For instance I very strongly believe that tax rates will be dramatically higher when I retire in 40 years. I don't want my RRSP money to sit in there for 40 years.


----------



## james4beach (Nov 15, 2012)

Relating to my notes above,
http://www.theglobeandmail.com/glob...ider-an-early-rrsp-withdrawal/article8710985/


----------



## steve41 (Apr 18, 2009)

Generally, it seems to work out best when you max your RRSP and once retired, shelter it. It is not the tax rate nor the amount of tax which count.... it is the present value of those tax pmts. The math is tricky, BTW. Also, since one never knows when they will die, an optimum strategy doesn't really exist. The 'max/shelter your RRSP' strategy works best for someone who makes it out to a ripe old age.


----------



## Guban (Jul 5, 2011)

You may want to consider a couple of other points. Will you take advantage of the Home Buyers Plan? How about the Life Long Learning Plan? What will you do with the money otherwise - invest it?


----------



## alingva (Aug 17, 2013)

Do you have Group RRSP? If yes - you should contribute to it. If no - probably answer is no. The point of RRSP is to get higher refund then you pay tax when you retire. Probably your bracket will be the same or higher so you should not contribute to personal RRSP


----------



## Eclectic12 (Oct 20, 2010)

alingva said:


> Do you have Group RRSP? If yes - you should contribute to it. If no - probably answer is no.
> 
> The point of RRSP is to get higher refund then you pay tax when you retire. Probably your bracket will be the same or higher so you should not contribute to personal RRSP


Unless the employer is putting matching funds into the Group RRSP (i.e. extra contributions from the employer that are not available in a personal RRSP) - this doesn't make any sense to me. 

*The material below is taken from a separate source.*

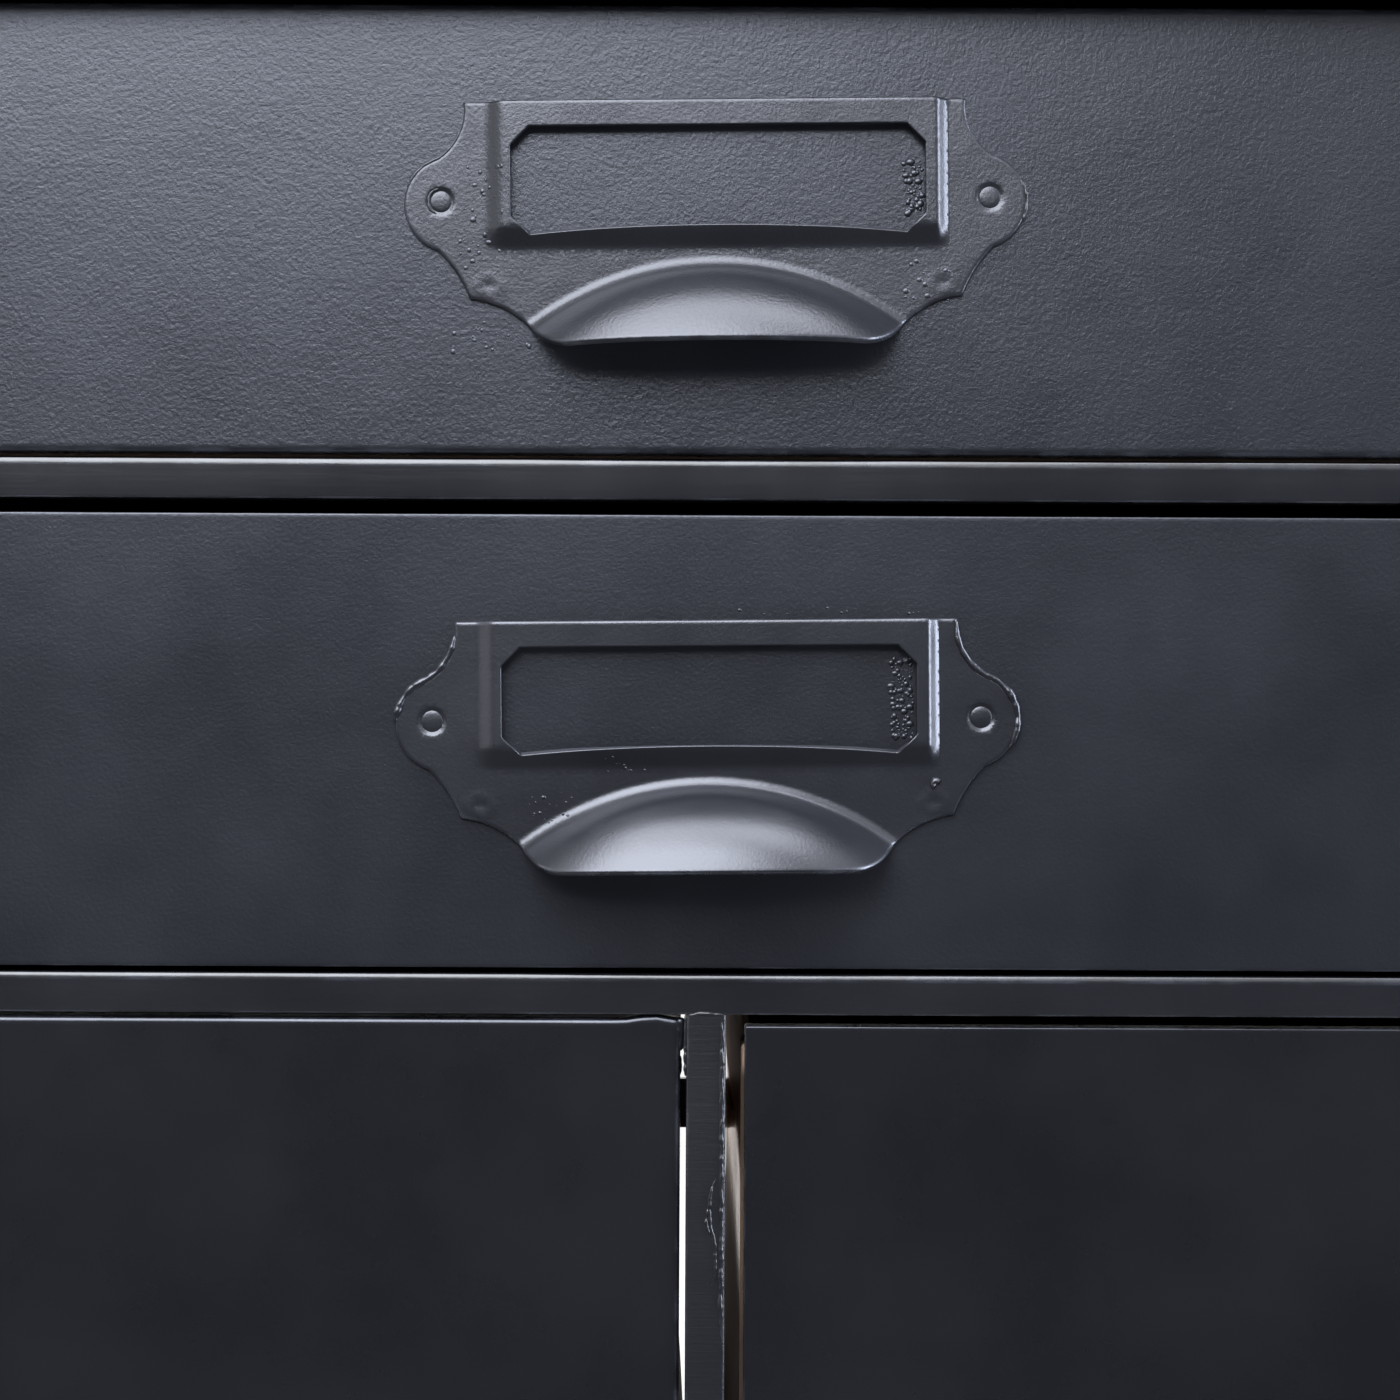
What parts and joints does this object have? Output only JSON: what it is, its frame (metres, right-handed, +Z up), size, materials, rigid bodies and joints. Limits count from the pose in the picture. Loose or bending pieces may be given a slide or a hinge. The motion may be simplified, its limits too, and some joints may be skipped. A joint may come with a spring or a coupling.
{
  "type": "chest of drawers",
  "caption": "Tabletop chest of drawers in dark painted sheet steel on a square-bar frame: wide shallow drawers over deep half-width ones, with stamped card-frame cup pulls.",
  "frame": {"origin": "middle of the overall box, at the underside of the feet", "axes": "+X to the right as the drawers are faced, +Y to the back, +Z up; the drawers open towards -Y"},
  "size_m": [0.403, 0.2552, 0.364],
  "materials": {
    "frame_paint": "dark charcoal paint, orange peel",
    "panel_paint": "dark charcoal paint, orange peel",
    "front_paint": "dark charcoal paint, orange peel",
    "pull_paint": "dark charcoal paint, orange peel",
    "box_metal": "thin grey primer over steel",
    "runner_steel": "zinc plated steel",
    "screw_steel": "zinc plated steel",
    "foot_rubber": "matt black"
  },
  "bodies": {
    "case": {"stile_left": "frame_paint", "rear_post_left": "frame_paint", "bottom_side_rail_left": "frame_paint", "top_side_rail_left": "frame_paint", "stile_right": "frame_paint", "rear_post_right": "frame_paint", "bottom_side_rail_right": "frame_paint", "top_side_rail_right": "frame_paint", "bottom_front_rail": "frame_paint", "bottom_rear_rail": "frame_paint", "middle_front_rail": "frame_paint", "middle_rear_rail": "frame_paint", "upper_front_rail": "frame_paint", "upper_rear_rail": "frame_paint", "top_front_rail": "frame_paint", "top_rear_rail": "frame_paint", "mullion": "frame_paint", "back_tie": "frame_paint", "side_panel_left": "panel_paint", "side_panel_right": "panel_paint", "bottom_panel": "panel_paint", "back_panel": "panel_paint", "lid": "panel_paint", "middle_dust_sheet": "panel_paint", "upper_dust_sheet": "panel_paint", "upper_runner_left": "runner_steel", "upper_runner_right": "runner_steel", "middle_runner_left": "runner_steel", "middle_runner_right": "runner_steel", "lower_runner_left": "runner_steel", "lower_runner_right": "runner_steel", "centre_runner": "runner_steel", "centre_guide": "runner_steel", "feet": "foot_rubber", "foot_screws": "screw_steel"},
    "upper_drawer": {"upper_front": "front_paint", "upper_box": "box_metal", "upper_box_ends": "box_metal", "upper_pull": "pull_paint", "upper_pull_rivets": "pull_paint", "upper_front_screws": "screw_steel"},
    "middle_drawer": {"middle_front": "front_paint", "middle_box": "box_metal", "middle_box_ends": "box_metal", "middle_pull": "pull_paint", "middle_pull_rivets": "pull_paint", "middle_front_screws": "screw_steel"},
    "lower_left_drawer": {"lower_left_front": "front_paint", "lower_left_box": "box_metal", "lower_left_box_ends": "box_metal", "lower_left_pull": "pull_paint", "lower_left_pull_rivets": "pull_paint", "lower_left_front_screws": "screw_steel"},
    "lower_right_drawer": {"lower_right_front": "front_paint", "lower_right_box": "box_metal", "lower_right_box_ends": "box_metal", "lower_right_pull": "pull_paint", "lower_right_pull_rivets": "pull_paint", "lower_right_front_screws": "screw_steel"}
  },
  "joints": [
    {"name": "upper_drawer_slide", "type": "slide", "parent": "case", "child": "upper_drawer", "axis": [0, -1, 0], "range_m": [0, 0.1695]},
    {"name": "middle_drawer_slide", "type": "slide", "parent": "case", "child": "middle_drawer", "axis": [0, -1, 0], "range_m": [0, 0.1695]},
    {"name": "lower_left_drawer_slide", "type": "slide", "parent": "case", "child": "lower_left_drawer", "axis": [0, -1, 0], "range_m": [0, 0.1705]},
    {"name": "lower_right_drawer_slide", "type": "slide", "parent": "case", "child": "lower_right_drawer", "axis": [0, -1, 0], "range_m": [0, 0.1705]}
  ]
}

Whether it's a personal or group RRSP - the tax bracket is going to be the same and the future withdrawal tax bracket are going to be whatever it is at the time of withdrawal. So if it doesn't make sense to contribute to a personal RRSP, the situation will be the same for the Group one.


Also - just because there's a Group RRSP, doesn't mean it's any good. 

A personal RRSP will lets one shop for and setup one that makes sense for the individual. The Group one is set by the company, where some offer a good or reasonable choice of investments at a reasonable cost. Other plans offer little choice with high costs. So IMO it's better to evaluate what one wants to do and include comparing what the choice/costs are before deciding what route to go.

Another factor to bear in mind is that assuming the Group RRSP has what one wants (or the ability to transfer within a reasonable time frame to a personal RRSP which offers better choices/costs) is the possibility of contributing the full amount (i.e. no taxes withheld). If it's offered by the company that pays one's income, usually they can put the full amount in, not report it as income and use the pension adjustment (PA) to reflect what's been contributed.

The advantage is that the pre-tax amount is growing tax deferred right away. To end up with the same amount in a personal RRSP, one has to get the refund and contribute it. IMO, this is especially useful for items such as overtime where the tax withheld tends to be more than on regular income.


Cheers


----------



## james4beach (Nov 15, 2012)

Find out if there's any company matching involved.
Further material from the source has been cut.